- **Data for the task**
— begin —

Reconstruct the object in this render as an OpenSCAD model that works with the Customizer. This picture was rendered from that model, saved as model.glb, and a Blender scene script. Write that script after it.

— end —
— begin —

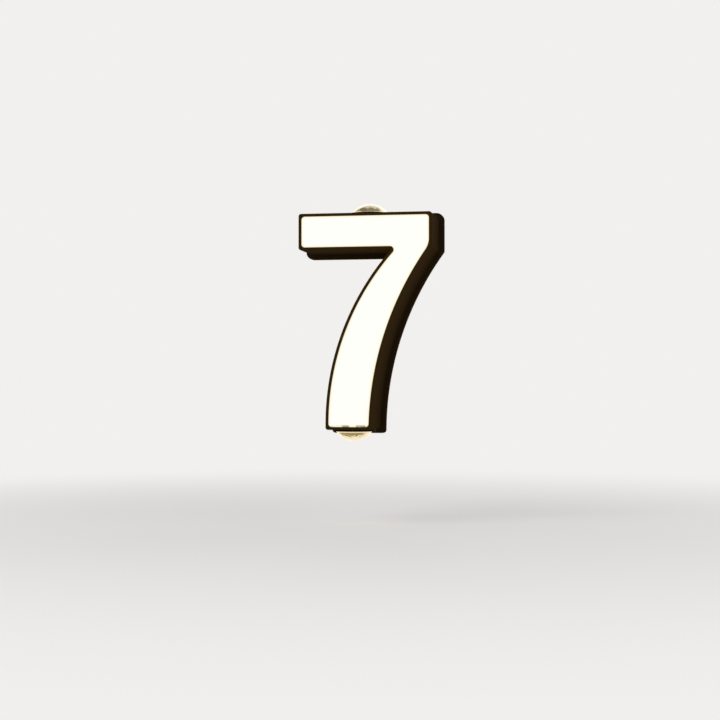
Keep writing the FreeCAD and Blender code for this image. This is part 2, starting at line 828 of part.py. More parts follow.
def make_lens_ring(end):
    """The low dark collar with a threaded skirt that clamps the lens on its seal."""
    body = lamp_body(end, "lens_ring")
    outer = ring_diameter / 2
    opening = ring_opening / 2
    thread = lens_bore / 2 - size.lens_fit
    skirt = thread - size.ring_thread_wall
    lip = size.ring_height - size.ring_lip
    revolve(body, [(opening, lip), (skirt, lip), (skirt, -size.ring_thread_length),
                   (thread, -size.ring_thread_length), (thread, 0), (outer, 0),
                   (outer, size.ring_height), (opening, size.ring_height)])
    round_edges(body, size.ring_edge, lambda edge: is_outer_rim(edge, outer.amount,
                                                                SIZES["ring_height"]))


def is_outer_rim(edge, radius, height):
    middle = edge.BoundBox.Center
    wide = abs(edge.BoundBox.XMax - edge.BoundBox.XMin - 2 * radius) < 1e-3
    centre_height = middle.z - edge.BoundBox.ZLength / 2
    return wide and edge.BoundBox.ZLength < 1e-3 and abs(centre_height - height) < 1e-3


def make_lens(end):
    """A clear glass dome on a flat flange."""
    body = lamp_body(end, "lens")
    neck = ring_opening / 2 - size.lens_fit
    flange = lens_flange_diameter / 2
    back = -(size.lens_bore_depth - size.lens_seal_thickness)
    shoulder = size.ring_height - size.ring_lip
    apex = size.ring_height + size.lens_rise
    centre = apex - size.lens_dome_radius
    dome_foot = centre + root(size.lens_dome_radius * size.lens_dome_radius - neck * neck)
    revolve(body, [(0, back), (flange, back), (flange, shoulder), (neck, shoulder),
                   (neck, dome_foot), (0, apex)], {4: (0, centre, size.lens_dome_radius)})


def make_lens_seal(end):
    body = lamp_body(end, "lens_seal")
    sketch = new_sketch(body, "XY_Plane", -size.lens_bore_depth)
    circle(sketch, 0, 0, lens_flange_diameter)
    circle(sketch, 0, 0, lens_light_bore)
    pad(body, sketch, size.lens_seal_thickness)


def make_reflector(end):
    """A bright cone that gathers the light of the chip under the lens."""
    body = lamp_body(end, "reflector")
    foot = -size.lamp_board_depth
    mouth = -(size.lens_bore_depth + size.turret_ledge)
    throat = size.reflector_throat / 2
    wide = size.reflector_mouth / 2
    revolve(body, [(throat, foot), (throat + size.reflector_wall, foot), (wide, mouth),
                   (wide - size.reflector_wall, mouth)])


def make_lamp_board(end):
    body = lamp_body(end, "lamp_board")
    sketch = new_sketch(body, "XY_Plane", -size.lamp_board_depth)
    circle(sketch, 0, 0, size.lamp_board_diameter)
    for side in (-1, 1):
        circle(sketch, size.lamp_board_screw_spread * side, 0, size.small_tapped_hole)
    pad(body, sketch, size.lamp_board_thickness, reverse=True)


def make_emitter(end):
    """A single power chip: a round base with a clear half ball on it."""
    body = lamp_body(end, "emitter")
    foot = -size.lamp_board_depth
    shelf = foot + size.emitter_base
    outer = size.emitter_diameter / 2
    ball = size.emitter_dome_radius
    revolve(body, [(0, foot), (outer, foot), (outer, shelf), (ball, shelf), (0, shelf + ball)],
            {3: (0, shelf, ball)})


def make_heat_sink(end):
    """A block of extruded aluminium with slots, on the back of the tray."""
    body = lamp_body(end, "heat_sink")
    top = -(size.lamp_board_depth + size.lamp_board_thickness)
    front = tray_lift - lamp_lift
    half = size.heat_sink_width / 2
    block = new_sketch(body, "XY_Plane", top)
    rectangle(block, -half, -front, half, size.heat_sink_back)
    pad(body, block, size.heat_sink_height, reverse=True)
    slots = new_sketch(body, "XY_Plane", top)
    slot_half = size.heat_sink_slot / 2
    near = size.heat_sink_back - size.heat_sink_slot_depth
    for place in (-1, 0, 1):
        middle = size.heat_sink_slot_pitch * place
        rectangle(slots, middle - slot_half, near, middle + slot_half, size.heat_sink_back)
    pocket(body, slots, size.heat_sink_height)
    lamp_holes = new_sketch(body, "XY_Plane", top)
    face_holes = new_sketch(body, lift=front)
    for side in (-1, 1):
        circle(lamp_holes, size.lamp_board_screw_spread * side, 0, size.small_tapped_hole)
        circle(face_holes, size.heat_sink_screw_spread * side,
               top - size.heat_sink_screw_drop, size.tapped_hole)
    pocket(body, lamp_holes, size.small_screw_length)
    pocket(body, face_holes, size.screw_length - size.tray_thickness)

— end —

- **Work instructions**
Only the lines from the one with "Keep writing the" up to the one with "return wide and" should be repeated, both included, exactly as they appear.

- **Result for this task**
Keep writing the FreeCAD and Blender code for this image. This is part 2, starting at line 828 of part.py. More parts follow.
def make_lens_ring(end):
    """The low dark collar with a threaded skirt that clamps the lens on its seal."""
    body = lamp_body(end, "lens_ring")
    outer = ring_diameter / 2
    opening = ring_opening / 2
    thread = lens_bore / 2 - size.lens_fit
    skirt = thread - size.ring_thread_wall
    lip = size.ring_height - size.ring_lip
    revolve(body, [(opening, lip), (skirt, lip), (skirt, -size.ring_thread_length),
                   (thread, -size.ring_thread_length), (thread, 0), (outer, 0),
                   (outer, size.ring_height), (opening, size.ring_height)])
    round_edges(body, size.ring_edge, lambda edge: is_outer_rim(edge, outer.amount,
                                                                SIZES["ring_height"]))


def is_outer_rim(edge, radius, height):
    middle = edge.BoundBox.Center
    wide = abs(edge.BoundBox.XMax - edge.BoundBox.XMin - 2 * radius) < 1e-3
    centre_height = middle.z - edge.BoundBox.ZLength / 2
    return wide and edge.BoundBox.ZLength < 1e-3 and abs(centre_height - height) < 1e-3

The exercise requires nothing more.